The Rev. Telma Arminda Eduardo, a former district
superintendent, now serves as women's coordinator for the Mozambique
Area. She described the life-giving ministries of seven training
centers, an orphanage and a center for the elderly. Even some Muslim
women, she said, go to United Methodist training centers to gain
self-supporting skills in areas such as sewing, public health, computer
work. Some of the women have been cast out of their families for
being childless or have been accused of being "witch doctors," but
the United Methodist Church gives them skills to survive.
On the final evening of the Troy Conference session,
the Mozambicans led the assembly in prayer and songs from their
tradition. Team leader Ranchaze offered "thanks for making us feel
warm in these cold temperatures" and voiced the hope that the two
annual conferences would continue in a relationship of mutuality.
The team presented to the conference a wooden
carving of a map of Mozambique. The planning committee from the
host conference gave the team a wall hanging portraying mountains,
echoing the conference theme "Come to the Mountains," and evoking
the mountains of Mozambique, Vermont and northern New York.
As a gift to Bishop Susan M. Morrison, the team
wrapped her in a scarf with a map of Mozambique woven into it, and
a head wrap, in African fashion. The visitors also presented the
bishop with a small tin "to keep treasure in."

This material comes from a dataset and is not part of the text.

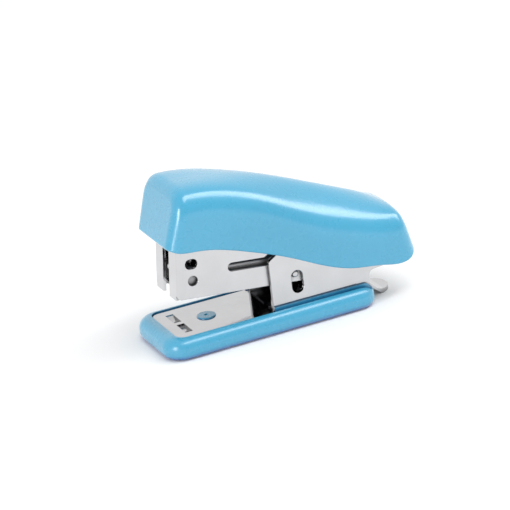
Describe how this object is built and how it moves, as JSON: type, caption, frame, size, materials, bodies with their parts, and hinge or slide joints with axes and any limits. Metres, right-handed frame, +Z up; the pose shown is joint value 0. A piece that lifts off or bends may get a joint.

"The treasure," the bishop responded, "is the
relationship. Every time I am with people from Mozambique, my heart
gets fuller, with a sisterhood and brotherhood I didn't know was
possible."
Morrison has been to Mozambique twice. In summer
2002, she took part in a Volunteers in Mission team from Troy Conference.
During that visit, she joined Bishop Joao Somane Machado in consecrating
the Xinhambanine Temple in Maputo, a church that Troy volunteers
had helped build. Joaquim Chissano, president of Mozambique, attended
the consecration.
United Methodist News Service
Holly E. Nye is the communication director for the Troy Annual Conference.